- Born: February 14, 1949 (age 77)
- Education: Temple University
- Occupation: Radio personality
- Employer: WHYY
- Known for: Radio Times with Marty Moss-Coane

= Marty Moss-Coane =

American radio personality and executive (born 1949)

Marjorie S. "Marty" Moss-Coane (born February 14, 1949) is an American radio personality, podcaster, and executive. She was the host and executive producer of Radio Times with Marty Moss-Coane, in Philadelphia. Moss-Coane has worked at WHYY-FM since 1983, when she began working as an associate producer on Fresh Air. She became a host when Fresh Air went national in 1987. Since 2023, Moss-Coane has hosted the podcast The Connection with Marty Moss-Coane, produced by the Philadelphia NPR affiliate WHYY, which serves as a continuation of her Radio Times show.

== Career ==
Moss-Coane started her career at WHYY as a newsroom volunteer in 1980 and became a reporter in subsequent years.
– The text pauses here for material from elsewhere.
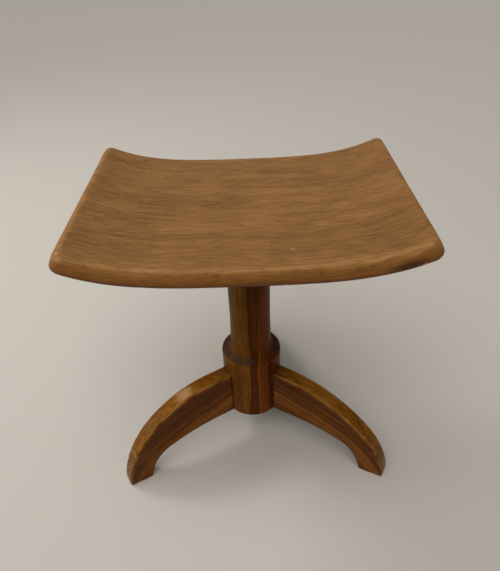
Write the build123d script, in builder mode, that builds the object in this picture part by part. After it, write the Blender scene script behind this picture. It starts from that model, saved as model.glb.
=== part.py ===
from build123d import *
import math
import os

# A pedestal milking stool: a dished board seat on a turned column that stands on three legs.
# Millimetres. Origin on the floor under the column's axis, +Z up, front of the stool at -Y.
# The seat's long side runs along X. One leg points straight back, two to the front corners.

# seat board, dished along its length and straight across
SEAT_TOP_LENGTH = 415.0  # straight across, between the two top edges
SEAT_DEPTH = 299.0
SEAT_THICKNESS = 27.2
SEAT_HEIGHT = 456.0  # top of the board at its middle
END_RISE = 29.6  # how far the top climbs to each end
FLAT_SHARE = 0.887  # share of the rise that goes by the fourth power, so the middle stays flat
SEAT_CORNER = 12.0
TOP_ROUNDING = 9.5
BOTTOM_ROUNDING = 8.5
PROFILE_STATIONS = 12

# cleat across the seat's underside
CLEAT_LENGTH = 212.0  # along Y, across the seat's grain
CLEAT_WIDTH = 104.0
CLEAT_THICKNESS = 22.0
CLEAT_END_BEVEL = 12.0
CLEAT_EASE = 1.5
CLEAT_PLAY = 0.05  # between the cleat and the board above it

# turned column
HUB_RADIUS = 48.5
HUB_BOTTOM = 65.5
HUB_EASE = 1.0
RIM_HEIGHT = 186.5
RIM_EASE = 1.4
NECK_RADIUS = 33.0
WAIST_RADIUS = 31.9
WAIST_HEIGHT = 262.0
SHOULDER_RADIUS = 33.0
TENON_RADIUS = 19.0
TENON_PLAY = 0.1
TENON_SHORTFALL = 0.4  # the tenon ends this far under the seat

# wedge that spreads the tenon
WEDGE_THICKNESS = 3.6
WEDGE_TIP = 1.0
WEDGE_DEPTH = 16.0
WEDGE_PLAY = 0.05

# legs, sawn from board by eye: each has its direction, its height at the hub, the radius
# at which its top starts to fall, and the two sweeps of that fall, to the knee and to the toe
LEG_FORMS = {
    "leg_back": (90.0, 155.0, 80.0, 171.0, 171.0),
    "leg_front_left": (210.0, 155.0, 80.0, 171.0, 171.0),
    "leg_front_right": (330.0, 154.0, 48.0, 231.0, 124.0),
}
KNEE_TURN = 48.0  # degrees that the top has fallen at the knee
LEG_THICKNESS = 26.0
LEG_UNDERSIDE = 66.0
LEVEL_BELLY_END = 83.0
BELLY_SWEEP = 300.0
BELLY_TURN = 16.5  # degrees
HEEL_SWEEP = 55.0
HEEL_SLOPE = 72.0  # degrees
TOP_EDGE_ROUNDING = 3.5
LOWER_EDGE_ROUNDING = 2.0
EDGE_PARTING = 75.0  # side edges above this height are the top's, those below are the underside's
SOLE_EASE = 0.8

# sliding dovetail between leg and hub, entered from below
DOVETAIL_DEPTH = 17.0
DOVETAIL_NECK = 12.0
DOVETAIL_SPREAD = 17.0
DOVETAIL_TOP = 141.0
DOVETAIL_PLAY = 0.08
DOVETAIL_ROOT = 5.0  # how far the neck runs on past the hub's face

# countersunk screws that hold the cleat to the seat
SCREW_X = 36.0
SCREW_Y = 76.0
HEAD_RADIUS = 4.6
HEAD_RECESS = 0.4  # the heads sit this far inside the cleat's underside
HEAD_RIM = 0.3
SHANK_RADIUS = 2.4
SCREW_LENGTH = 38.0
POINT_LENGTH = 5.0
SCREW_PLAY = 0.06
SLOT_WIDTH = 1.1
SLOT_DEPTH = 1.3

OVERCUT = 1.0  # how far a cutting shape stands out of the face it enters

HALF_TOP = SEAT_TOP_LENGTH / 2
CLEAT_TOP = SEAT_HEIGHT - SEAT_THICKNESS
CLEAT_BOTTOM = CLEAT_TOP - CLEAT_THICKNESS
TENON_TOP = CLEAT_TOP - TENON_SHORTFALL

os.makedirs("parts", exist_ok=True)


def save(piece, name):
    """Label a finished piece and write its file."""
    piece.label = name
    export_step(piece, f"parts/{name}.step")


def seat_point(x, depth):
    """Point in the seat's profile, square below the dished top surface at x."""
    q = x / HALF_TOP
    height = SEAT_HEIGHT + END_RISE * ((1 - FLAT_SHARE) * q**2 + FLAT_SHARE * q**4)
    slope = END_RISE / HALF_TOP * (2 * (1 - FLAT_SHARE) * q + 4 * FLAT_SHARE * q**3)
    length = math.hypot(1, slope)
    return (x + depth * slope / length, height - depth / length)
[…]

She joined the radio station after working as a school counselor and mental health professional. She began working on the show Fresh Air in the mid-1980s as an editor and assistant producer, but Terry Gross and co-executive producer Danny Miller encouraged her to try interviewing. On October 27, 1987, she started as the host of Radio Times, and worked in that capacity until the program left the air in 2022. Since then she has hosted the program "The Connection" on WHYY.

Moss-Coane is a graduate of Temple University.